Work required: Give back, exactly as written, the lines from the beginning of the listing through the one that contains "return np.clip((8.5 - gap) / 4.0, 0, 1)".

Information shown:
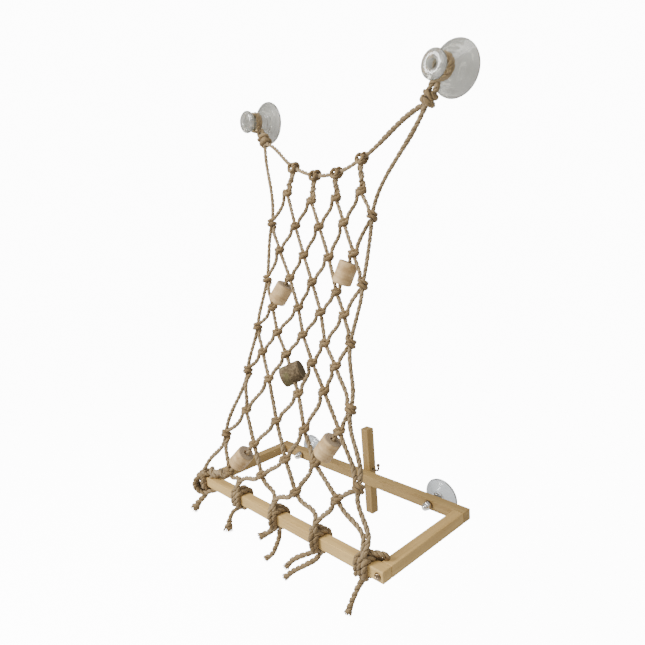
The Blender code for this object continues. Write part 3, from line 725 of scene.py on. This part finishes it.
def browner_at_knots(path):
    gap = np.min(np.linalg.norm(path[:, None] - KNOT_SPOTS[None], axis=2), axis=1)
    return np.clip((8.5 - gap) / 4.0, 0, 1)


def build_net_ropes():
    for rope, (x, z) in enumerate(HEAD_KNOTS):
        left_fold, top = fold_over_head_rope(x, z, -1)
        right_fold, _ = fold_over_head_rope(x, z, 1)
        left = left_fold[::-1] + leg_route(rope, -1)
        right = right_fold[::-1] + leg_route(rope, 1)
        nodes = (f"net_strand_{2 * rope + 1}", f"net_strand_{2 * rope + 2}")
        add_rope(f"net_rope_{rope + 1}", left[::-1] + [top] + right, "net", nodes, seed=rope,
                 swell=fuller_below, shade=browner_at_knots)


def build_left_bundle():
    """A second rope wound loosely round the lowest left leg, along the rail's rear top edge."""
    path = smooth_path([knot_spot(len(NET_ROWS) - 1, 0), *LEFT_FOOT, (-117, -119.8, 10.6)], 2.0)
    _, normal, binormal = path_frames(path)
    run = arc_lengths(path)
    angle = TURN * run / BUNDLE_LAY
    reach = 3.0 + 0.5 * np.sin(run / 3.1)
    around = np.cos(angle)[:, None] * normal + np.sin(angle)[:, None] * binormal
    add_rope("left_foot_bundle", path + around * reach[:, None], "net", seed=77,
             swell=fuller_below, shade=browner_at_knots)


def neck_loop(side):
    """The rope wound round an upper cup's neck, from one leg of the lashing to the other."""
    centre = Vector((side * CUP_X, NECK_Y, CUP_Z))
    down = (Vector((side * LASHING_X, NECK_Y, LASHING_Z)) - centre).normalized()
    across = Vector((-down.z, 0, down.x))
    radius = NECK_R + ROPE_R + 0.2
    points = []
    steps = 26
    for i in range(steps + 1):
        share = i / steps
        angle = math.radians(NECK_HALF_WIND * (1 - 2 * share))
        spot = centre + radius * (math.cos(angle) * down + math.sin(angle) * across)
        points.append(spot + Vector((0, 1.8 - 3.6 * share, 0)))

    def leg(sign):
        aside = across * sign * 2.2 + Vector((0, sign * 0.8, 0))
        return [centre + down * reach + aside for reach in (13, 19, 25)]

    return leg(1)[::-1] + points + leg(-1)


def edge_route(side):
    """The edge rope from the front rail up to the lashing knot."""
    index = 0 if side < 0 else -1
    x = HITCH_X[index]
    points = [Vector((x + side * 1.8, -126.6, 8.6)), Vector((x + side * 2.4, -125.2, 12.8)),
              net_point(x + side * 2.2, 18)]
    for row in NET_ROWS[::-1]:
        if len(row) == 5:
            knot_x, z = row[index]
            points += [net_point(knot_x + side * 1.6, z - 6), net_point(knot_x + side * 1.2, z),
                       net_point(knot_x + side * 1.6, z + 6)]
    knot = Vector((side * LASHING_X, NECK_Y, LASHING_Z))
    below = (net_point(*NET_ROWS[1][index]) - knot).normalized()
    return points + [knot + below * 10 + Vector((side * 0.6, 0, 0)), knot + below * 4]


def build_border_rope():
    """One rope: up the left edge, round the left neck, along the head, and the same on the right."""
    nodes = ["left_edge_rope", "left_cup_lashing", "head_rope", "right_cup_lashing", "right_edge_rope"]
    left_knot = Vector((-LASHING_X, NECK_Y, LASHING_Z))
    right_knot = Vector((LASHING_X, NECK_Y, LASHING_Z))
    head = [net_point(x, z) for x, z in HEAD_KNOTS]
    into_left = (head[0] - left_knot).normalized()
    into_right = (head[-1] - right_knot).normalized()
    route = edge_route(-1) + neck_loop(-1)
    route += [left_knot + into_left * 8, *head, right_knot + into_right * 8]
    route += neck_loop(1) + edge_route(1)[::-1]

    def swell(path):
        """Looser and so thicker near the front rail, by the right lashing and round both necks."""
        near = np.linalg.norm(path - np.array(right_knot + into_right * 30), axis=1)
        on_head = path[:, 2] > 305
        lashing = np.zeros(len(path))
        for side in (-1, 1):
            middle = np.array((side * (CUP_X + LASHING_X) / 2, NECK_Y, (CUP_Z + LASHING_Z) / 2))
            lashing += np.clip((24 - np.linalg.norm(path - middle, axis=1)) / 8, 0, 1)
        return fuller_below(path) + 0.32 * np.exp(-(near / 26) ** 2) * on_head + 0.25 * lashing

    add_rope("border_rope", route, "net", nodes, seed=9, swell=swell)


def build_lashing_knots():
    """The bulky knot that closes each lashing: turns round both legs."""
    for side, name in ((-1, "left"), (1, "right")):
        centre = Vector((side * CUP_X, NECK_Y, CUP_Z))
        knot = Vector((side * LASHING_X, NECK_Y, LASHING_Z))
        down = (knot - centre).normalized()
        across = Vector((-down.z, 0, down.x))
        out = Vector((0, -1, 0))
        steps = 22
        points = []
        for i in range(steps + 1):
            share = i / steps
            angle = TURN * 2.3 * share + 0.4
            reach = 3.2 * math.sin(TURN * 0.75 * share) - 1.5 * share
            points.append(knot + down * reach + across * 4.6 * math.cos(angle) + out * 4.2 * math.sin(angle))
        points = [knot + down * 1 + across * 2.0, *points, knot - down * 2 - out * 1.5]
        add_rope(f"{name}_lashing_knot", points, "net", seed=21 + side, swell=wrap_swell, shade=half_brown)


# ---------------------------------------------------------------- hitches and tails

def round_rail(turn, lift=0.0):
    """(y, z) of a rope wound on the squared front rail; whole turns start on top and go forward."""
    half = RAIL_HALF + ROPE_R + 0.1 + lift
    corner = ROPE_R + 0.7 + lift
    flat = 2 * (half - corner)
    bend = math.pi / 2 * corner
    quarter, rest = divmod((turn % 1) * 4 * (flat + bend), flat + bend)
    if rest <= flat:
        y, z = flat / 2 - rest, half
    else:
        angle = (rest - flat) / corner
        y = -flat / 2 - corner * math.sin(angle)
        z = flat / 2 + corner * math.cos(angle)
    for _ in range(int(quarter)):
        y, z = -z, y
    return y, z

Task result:
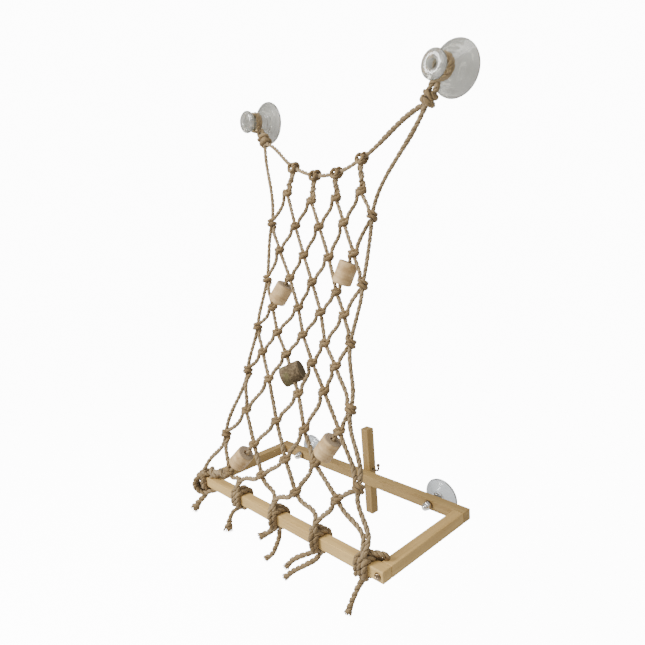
The Blender code for this object continues. Write part 3, from line 725 of scene.py on. This part finishes it.
def browner_at_knots(path):
    gap = np.min(np.linalg.norm(path[:, None] - KNOT_SPOTS[None], axis=2), axis=1)
    return np.clip((8.5 - gap) / 4.0, 0, 1)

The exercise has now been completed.